The disagreement concerns the organization’s degree of independence from the gallery. It was established in 2015 and merged Thomson’s gift with the gallery’s own photography collection under a memorandum of understanding that did not specify who was to appoint the new institute’s director, but did stipulate that both the donor and its chief funder, the National Gallery of Canada Foundation, would review its strategic planning. The gallery, whose leadership changed last year, now believes it did not have sufficient authority over the institute, while the donor feels the agreement is not being honoured.
Thomson, whose family investment company owns The Globe and Mail, felt that recent changes breached the memorandum of understanding, according to a statement from David Franklin, curator of the Archive of Modern Conflict, Thomson’s photography collection based in Toronto and London.

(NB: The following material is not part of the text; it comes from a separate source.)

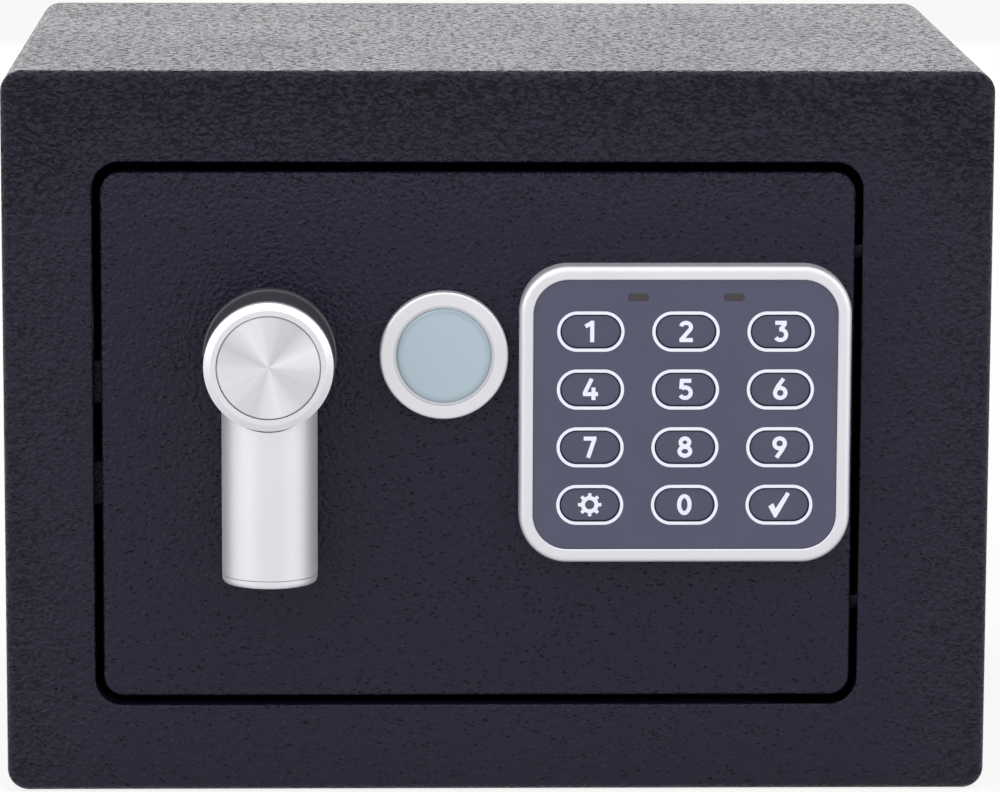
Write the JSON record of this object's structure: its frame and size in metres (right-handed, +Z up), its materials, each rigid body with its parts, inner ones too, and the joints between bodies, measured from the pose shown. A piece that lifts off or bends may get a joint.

“This was a unique and unprecedented endeavour to create the most important centre in the world for the study of the art of photography in all its forms and to foster innovative research and display,” the statement said. “… Despite a promising start for CPI and the clarity of the terms of the MOU, managerial obstruction thwarted the original intentions. Art became of no concern. A spectacular opportunity for Canada to be the global leader and innovator in this increasingly dominant field of visual art … was forever compromised.”
But National Gallery director Sasha Suda, appointed in 2019, said Thomson had stopped donating art to the institute the year before, and that its status as an independent organization within the gallery with reporting responsibilities to the donor and to the foundation was not tenable.
“It had been on ice for a while,” Suda said, adding that when she joined the gallery, she made recommendations for modifying the management structure to make it more accountable. “There were certain structures in place that I found inappropriate for a Crown corporation.”
The photography institute was conceived as a public-private partnership, with Thomson donating a collection devoted to the origins of photography, and the gallery providing the space to store and display the work alongside its own. The foundation, a separate organization from the gallery, was to raise money to pay costs, including the salary of a director and other staff. In 2015, Scotiabank promised operational funding worth $10-million over 10 years. In 2016, Luce Lebart was appointed director, and the institute opened to the public with exhibitions drawn from Thomson’s gift, including one devoted to the Czech artist Josef Sudek and another from the photography archives of The Globe and Mail. Exhibitions and research continued, but Lebart left in 2018 and was not replaced.
Scotiabank has not withdrawn its support and, in a statement on Tuesday, said it is talking to the gallery about how to reallocate its money – a gift originally recognized by renaming the main atrium in the bank’s honour. Scotiabank continues to fund other photography initiatives at the gallery, including two annual photography awards.
All the material Thomson had donated – the $20-million Origins of Photography collection and a selection of images from The Globe’s archives – will remain with the gallery. His original agreement foresaw a continuing gift that would have gradually transferred much of the Archive of Modern Conflict, a private collection of 20th-century vernacular photography and ephemera that has expanded well beyond its initial theme of war.
The National Gallery has significant photography holdings, including both historic pieces and contemporary work that was merged into its collection after a sister institution, the Canadian Museum of Contemporary Photography, closed permanently in 2009.